3.3.3 完善產學研合作平臺加快場景供給

應用場景是新技術成果轉化和商業化運作的新孵化平臺,代表了一種真實的背景和實際的需求。場景為科研活動指明問題的關鍵點和解決方向,有助于研究型大學聚焦實際問題開展定向研發,從源頭提升科技成果的實際應用價值,提高市場接受度[37]。同時,場景是進一步優化科技成果的實驗室,既能實測和驗證科技成果的價值,也能通過“用中學”機制,結合場景的獨特需求有針對性地改進創新成果。當前我國的場景供給部署剛剛興起,還存在跨部門協同不到位、核心技術和重點產業應用場景缺乏、對新技術研發推廣的需求拉動作用不夠等問題。因此,亟需加強應用場景建設統籌工作,從政府主導建設轉向多方聯合推進,形成政府、產業界、科技界等協同合作的場景創新體系。研究型大學作為前沿性、創造性、顛覆性科技成果的生產者,要主動積極參與到產學研場景創新合作中。注重與政府相關部門合作,提升政府建設應用場景的技術前瞻性和創新性。與企業、行業協會等產業界代表建立長期穩定合作關系,如MIT 和哥倫比亞大學共同參與的AVX 學術-投資交流網絡,通過市場調研、定期召開講座和研討會明確區域、產業需求痛點。探索研究型大學面向企業、全社會征集重大科技成果應用場景的揭榜掛帥模式,推動高質量應用場景加速涌現,反哺研究型大學的科技成果轉化工作。

4 結論

本文提出有組織的科技成果轉化,擴展了有組織科研概念的邊界。首先分析了研究型大學科技成果轉化的路徑和壁壘,根據三螺旋創新理論與史蒂文·科拉爾等人[24]提出的有組織創新范式,建立了研究型大學有組織科技成果轉化分析框架。其次,基于麻省理工學院和哥倫比亞大學兩所高水平研究型大學的科技成果轉化案例,從制度設計和要素投入兩個層面完成案例比較分析。最后,結合我國實際情況,借鑒美國研究型大學的先進做法,給出深化創新驅動發展的研究型大學有組織科技成果轉化體系構建的啟示,并針對其中的制度體系和要素投入體系構建給出具體建議,即在研究型大學建立專業化技術轉移辦公室、概念驗證中心與完備的學術創業制度,同時加大對工程師隊伍、技術經紀人隊伍和應用場景等研究型大學所缺乏的成果轉化資源的投入。

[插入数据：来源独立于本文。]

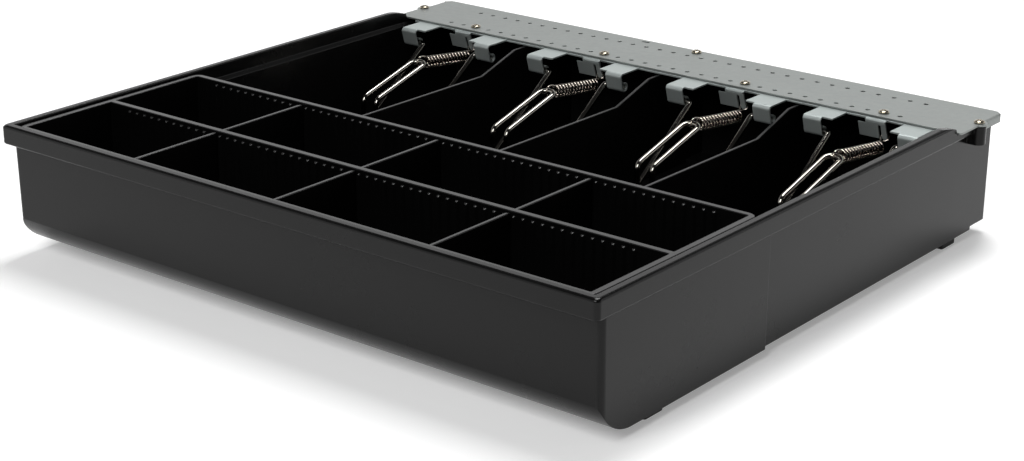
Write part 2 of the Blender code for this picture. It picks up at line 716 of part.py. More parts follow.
def hook_face(z):
    """Front (y) of the leaning hook tabs at a height."""
    turned = math.radians(HOOK_LEAN)
    start_y = STRIP_FRONT - SHEET + HOOK_BEND * (1 - math.cos(turned))
    start_z = STRIP_TOP - HOOK_BEND * (1 + math.sin(turned))
    return start_y + (start_z - z) * math.tan(turned)


def hook_tab(x):
    """A tab bent down from the strip's front edge, with a finger that the spring hooks over."""
    left = x - HOOK_TAB_LEFT
    right = x + HOOK_TAB_RIGHT
    finger = x + FINGER_OFFSET
    neck = right - HOOK_NECK
    shoulder = STRIP_TOP - HOOK_SHOULDER_DROP
    base = STRIP_TOP - HOOK_TAB_HEIGHT
    tip = base - FINGER_EXTRA
    slot_top = base + HOOK_SLOT_HEIGHT
    slot_left = finger - BACK_LOOP_RADIUS - SPRING_WIRE / 2 - GAP
    neck_top = STRIP_TOP - HOOK_BEND * (1 + math.sin(math.radians(HOOK_LEAN)))
    outline = [
        (left, base),
        (slot_left, base),
        (slot_left, slot_top),
        (right - FINGER_WIDTH, slot_top),
        *arc((finger, tip + FINGER_WIDTH / 2), FINGER_WIDTH / 2, 180, 360, BEND_STEPS + 1),
        (right, neck_top),
        (neck, neck_top),
        (neck, shoulder),
        (left, shoulder),
    ]
    front = [(px, hook_face(pz), pz) for px, pz in outline]
    back = [(px, py + HOOK_THICKNESS, pz) for px, py, pz in front]
    bend = (STRIP_FRONT - SHEET + HOOK_BEND, STRIP_TOP - HOOK_BEND)
    start = STRIP_FRONT + OVERLAP
    turned = 180 + HOOK_LEAN
    low = neck_top - GAP
    outer = [(start, STRIP_TOP), *arc(bend, HOOK_BEND, 90, turned, BEND_STEPS), (hook_face(low), low)]
    inner = [(start, STRIP_BOTTOM), *arc(bend, HOOK_BEND - SHEET, 90, turned, BEND_STEPS)]
    inner.append((hook_face(low) + HOOK_THICKNESS, low))
    return loft([front, back]), prism(sheet_strip(outer, inner), "X", neck, right)


def clip_bracket(steel):
    """Steel strip under the plate, with two hinge tabs and one hook tab for each clip."""
    mesh = box(-STRIP_END, STRIP_END, STRIP_FRONT, STRIP_FRONT + STRIP_DEPTH, STRIP_BOTTOM, STRIP_TOP)
    bracket = add_object("clip_bracket", mesh, steel)
    section = tab_section()
    tabs, wings = [], []
    wing_front = TAB_FRONT + TAB_BEND + GAP
    for x in CLIP_XS:
        for side in (-1, 1):
            start, end = sorted((x + side * TAB_INNER, x + side * (TAB_INNER + TAB_WIDTH)))
            tabs.append(prism(section, "X", start, end))
            start, end = sorted((x + side * WING_INNER, x + side * (TAB_INNER + OVERLAP)))
            wings.append(box(start, end, wing_front, STRIP_FRONT + OVERLAP, STRIP_BOTTOM, STRIP_TOP))
    combine(bracket, merged(tabs), "UNION")
    combine(bracket, merged(wings), "UNION")
    faces, necks = zip(*[hook_tab(x) for x in CLIP_XS])
    combine(bracket, merged(necks), "UNION")
    combine(bracket, merged(faces), "UNION")
    low, high = STRIP_BOTTOM - MM, STRIP_TOP + MM
    holes = [cylinder((x, FRONT_ROW_Y), SCREW_HOLE, low, high) for x in STATIONS]
    combine(bracket, merged(holes), "DIFFERENCE")
    return bracket


def lathe(profile, sides=SCREW_SIDES):
    """Closed turned shape from (radius, z) points, bottom to top, round the Z axis."""
    turns = [2 * math.pi * i / sides for i in range(sides)]
    return loft([[(r * math.cos(a), r * math.sin(a), z) for a in turns] for r, z in profile])


def screw(name, place, length, steel):
    """A pan-head screw with its head on the plate and its origin under the head."""
    shank, head = SCREW_DIAMETER / 2, SCREW_HEAD_DIAMETER / 2
    profile = [
        (shank, -length),
        (shank, 0.0),
        (head, 0.0),
        (head, SCREW_HEAD_EDGE),
        (SCREW_HEAD_SHOULDER_RADIUS, SCREW_HEAD_SHOULDER),
        (SCREW_HEAD_FLAT_RADIUS, SCREW_HEAD_HEIGHT),
    ]
    obj = add_object(name, lathe(profile), steel)
    obj.location = (*place, PLATE_TOP + GAP)


def screws(steel):
    bracket, ends, back = screw_places()
    for number, place in enumerate(bracket, 1):
        screw(f"bracket_screw_{number}", place, BRACKET_SCREW_LENGTH, steel)
    for side, place in zip(("left", "right"), ends):
        screw(f"end_screw_{side}", place, TRAY_SCREW_LENGTH, steel)
    screw("back_screw", back[0], TRAY_SCREW_LENGTH, steel)


def rounded_route(corners):
    """Points along straight runs with their corners rounded: (point, radius) pairs."""
    points = [Vector(corners[0][0])]
    for (before, _), (corner, radius), (after, _) in zip(corners, corners[1:], corners[2:]):
        corner = Vector(corner)
        one = (Vector(before) - corner).normalized()
        two = (Vector(after) - corner).normalized()
        half = one.angle(two) / 2
        centre = corner + (one + two).normalized() * radius / math.sin(half)
        start = corner + one * radius / math.tan(half) - centre
        end = corner + two * radius / math.tan(half) - centre
        turn = math.pi - 2 * half
        for i in range(BEND_STEPS + 1):
            part = i / BEND_STEPS
            mix = math.sin((1 - part) * turn) * start + math.sin(part * turn) * end
            points.append(centre + mix / math.sin(turn))
    points.append(Vector(corners[-1][0]))
    return points


def wire(name, points, diameter, sides_setting, metal):
    """A round wire along a list of points, with closed ends."""
    data = bpy.data.curves.new(name, "CURVE")
    data.dimensions = "3D"
    data.bevel_depth = diameter / 2
    data.bevel_resolution = sides_setting
    data.use_fill_caps = True
    spline = data.splines.new("POLY")
    spline.points.add(len(points) - 1)
    for target, point in zip(spline.points, points):
        target.co = (*point, 1.0)
    data.materials.append(metal)
    obj = bpy.data.objects.new(name, data)
    bpy.context.scene.collection.objects.link(obj)
    return obj


def clip_foot():
    """The clip's front lower corner line, from the pin's axis."""
    return -CLIP_REACH, FLOOR_Z + GAP + CLIP_WIRE / 2 - EYE_Z


def rail_tip():
    """Where the clip's rails meet in their round end, from the pin's axis."""
    foot_y, foot_z = clip_foot()
    rise = math.radians(CLIP_RAIL_RISE)
    top_z = foot_z + CLIP_RAIL_HEIGHT
    return foot_y + CLIP_RAIL_LENGTH, top_z + CLIP_RAIL_LENGTH * math.tan(rise)


def clip_route():
    """The clip's bent wire about its pins' axis: pin, leg, foot, riser, rail, then back."""
    foot_y, foot_z = clip_foot()
    tip_y, tip_z = rail_tip()
    top_z = foot_z + CLIP_RAIL_HEIGHT
    rise = math.radians(CLIP_RAIL_RISE)
    along = Vector((0, math.cos(rise), math.sin(rise)))
    half = CLIP_RAIL_HALF_GAP
    centre = Vector((0, tip_y, tip_z)) - along * half
    corners = [
        ((CLIP_PIN_END, 0, 0), 0),
        ((CLIP_HALF_WIDTH, 0, 0), CLIP_PIN_BEND),
        ((CLIP_HALF_WIDTH, foot_y, foot_z), CLIP_BEND),
        ((half, foot_y, foot_z), CLIP_BEND),
        ((half, foot_y, top_z), CLIP_TOP_BEND),
        (centre + Vector((half, 0, 0)), 0),
    ]
    right = rounded_route(corners)
    turn = [math.pi * i / ROUND_END_STEPS for i in range(1, ROUND_END_STEPS)]
    end = [centre + half * (math.sin(a) * along + math.cos(a) * Vector((1, 0, 0))) for a in turn]
    left = [Vector((-p.x, p.y, p.z)) for p in reversed(right)]
    return right + end + left


def spring_seats():
    """Front and back loop centres from the clip's middle, at the clip's round end and the finger."""
    tip_y, tip_z = rail_tip()
    away = Vector((0, SPRING_FRONT_REACH, -SPRING_FRONT_DROP)).normalized()
    front = Vector((0, EYE_Y + tip_y, EYE_Z + tip_z)) + FRONT_LOOP_REACH * away
    z = STRIP_TOP - HOOK_TAB_HEIGHT + LOOP_SEAT_HEIGHT
    back = Vector((FINGER_OFFSET, hook_face(z) + HOOK_THICKNESS / 2, z))
    return front, back


def bezier(start, start_pull, end_pull, end, steps=3):
    """Points inside a cubic curve, without its two ends."""
    points = []
    for i in range(1, steps):
        t = i / steps
        s = 1 - t
        points.append(s**3 * start + 3 * s * s * t * start_pull + 3 * s * t * t * end_pull + t**3 * end)
    return points


def spring_route(curl_points):
    """Centre line of one spring from the clip's middle: front loop, curls, back loop."""
    front, back = spring_seats()
    radius = (SPRING_DIAMETER - SPRING_WIRE) / 2
    tip_y, tip_z = rail_tip()
    tip = Vector((0, EYE_Y + tip_y, EYE_Z + tip_z))
    first = tip + Vector((SPRING_FRONT_SHIFT, SPRING_FRONT_REACH, -SPRING_FRONT_DROP))
    last = back - Vector((SPRING_BACK_SHIFT, SPRING_BACK_REACH, SPRING_BACK_DROP))
    along = (last - first).normalized()
    up = Vector((1, 0, 0)).cross(along).normalized()
    side = along.cross(up)
    curls = []
    for i in range(SPRING_CURLS * curl_points + 1):
        part = i / (SPRING_CURLS * curl_points)
        turn = 2 * math.pi * i / curl_points
        curls.append(first.lerp(last, part) + radius * (math.cos(turn) * up + math.sin(turn) * side))
    swept = [LOOP_SWEEP * i / LOOP_STEPS for i in range(LOOP_STEPS + 1)]
    angles = [math.radians(FRONT_LOOP_START - angle) for angle in swept]
    hook = [front + FRONT_LOOP_RADIUS * Vector((0, math.cos(a), math.sin(a))) for a in angles]
    pull = Vector((0, LOOP_PULL, 0))
    lead_in = bezier(hook[-1], hook[-1] + pull, curls[0] - side * LOOP_PULL, curls[0])
    angles = [math.radians(angle) for angle in swept]
    loop = [back + BACK_LOOP_RADIUS * Vector((math.cos(a), math.sin(a), 0)) for a in angles]
    lead_out = bezier(curls[-1], curls[-1] + side * LOOP_PULL / 2, loop[0] - pull, loop[0])
    return hook + lead_in + curls + lead_out + loop


def least_gap(points, diameter):
    """Least distance between a wire's surface and itself, away from its own next stretch."""
    line = np.array([tuple(point) for point in points])
    lengths = np.concatenate([[0.0], np.cumsum(np.linalg.norm(np.diff(line, axis=0), axis=1))])
    apart = np.linalg.norm(line[:, None] - line[None, :], axis=2)
    near = np.abs(lengths[:, None] - lengths[None, :]) < 4 * diameter
    apart[near] = np.inf
    return float(apart.min()) - diameter


def clips_and_springs(chrome, dark_chrome):
    route = clip_route()
    _, seat = spring_seats()
    curls = [point - seat for point in spring_route(CURL_POINTS)]
    for number, x in enumerate(CLIP_XS, 1):
        clip = wire(f"note_clip_{number}", route, CLIP_WIRE, 1, chrome)
        clip.location = (x, EYE_Y, EYE_Z)
        spring = wire(f"clip_spring_{number}", curls, SPRING_WIRE, 1, dark_chrome)
        spring.location = Vector((x, 0, 0)) + seat
    print(f"least gap of a spring to itself: {least_gap(spring_route(32), SPRING_WIRE) / MM:.2f} mm")


def main():
    clear_scene()
    plastic = finish("black_abs", (0.012, 0.012, 0.013), 0.38, 0.0)
    insert = finish("insert_abs", (0.010, 0.010, 0.011), 0.45, 0.0)
    rubber = finish("foot_rubber", (0.008, 0.008, 0.008), 0.8, 0.0)
    zinc = finish("zinc_plate", (0.42, 0.44, 0.44), 0.42, 1.0)
    bracket_steel = finish("bracket_steel", (0.50, 0.55, 0.56), 0.38, 1.0)
    chrome = finish("clip_chrome", (0.62, 0.60, 0.57), 0.12, 1.0)
    dark_chrome = finish("spring_steel", (0.40, 0.37, 0.34), 0.18, 1.0)
    screw_metal = finish("nickel_screw", (0.66, 0.60, 0.48), 0.25, 1.0)
    tray_body(plastic)
    feet(rubber)
    insert_tray = coin_tray(insert)
    coin_dividers(insert, insert_tray)
    cover_plate(zinc)
    clip_bracket(bracket_steel)
    clips_and_springs(chrome, dark_chrome)
    screws(screw_metal)


main()
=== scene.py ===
"""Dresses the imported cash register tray: shell, coin insert, plate, bracket, clips, springs, screws and feet."""

from functools import cache
from math import acos, ceil, cos, degrees, floor, hypot, pi, radians, sin, tan

import bmesh
import bpy
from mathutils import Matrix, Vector


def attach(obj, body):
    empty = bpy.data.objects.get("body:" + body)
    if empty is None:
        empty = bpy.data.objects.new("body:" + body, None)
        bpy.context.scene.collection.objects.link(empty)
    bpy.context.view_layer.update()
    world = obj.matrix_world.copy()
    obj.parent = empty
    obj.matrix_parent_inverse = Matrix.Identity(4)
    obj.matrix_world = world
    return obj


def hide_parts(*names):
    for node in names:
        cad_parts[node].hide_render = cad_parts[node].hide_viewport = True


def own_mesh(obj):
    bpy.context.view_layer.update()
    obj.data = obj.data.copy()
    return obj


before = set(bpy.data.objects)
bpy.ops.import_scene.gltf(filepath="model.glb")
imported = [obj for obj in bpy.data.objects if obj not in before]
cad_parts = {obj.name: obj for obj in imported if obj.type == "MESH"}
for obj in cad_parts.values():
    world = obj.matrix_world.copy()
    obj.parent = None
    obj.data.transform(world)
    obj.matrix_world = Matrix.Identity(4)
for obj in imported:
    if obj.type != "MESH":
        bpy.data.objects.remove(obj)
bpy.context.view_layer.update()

bl_info = {
    "name": "Cash Register Tray",
    "version": (1, 0, 0),
    "blender": (4, 5, 0),
    "location": "3D View > Sidebar > Cash Tray",
    "description": "Builds the detailed pieces of a cash register tray around its packed frame",
    "category": "Object",
}

MM = 0.001

# All sizes below are in millimetres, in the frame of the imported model.
GAP = 0.3
SHEET = 1.0
SHEET_EDGE = 0.14
PAST = 1.0  # how far a cutter reaches beyond what it cuts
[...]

未來的研究可以繼續深入探討研究型大學有組織科技成果轉化體系建設的具體問題,例如:技術轉移辦公室與概念驗證中心應當建立怎樣的行政與業務關系?如何拓寬概念驗證資金來源渠道?針對學術創業活動是否需要成立專門的管理機構?如何集成現有科技成果轉化制度,形成制度合力?如何實現技術經紀人在各技術轉移機構間的科學分配與合理流動等等。學術界對有組織的科技成果轉化進行更多的討論將促使研究型大學的科技成果在國家、經濟、社會發展中發揮更大的影響和效益。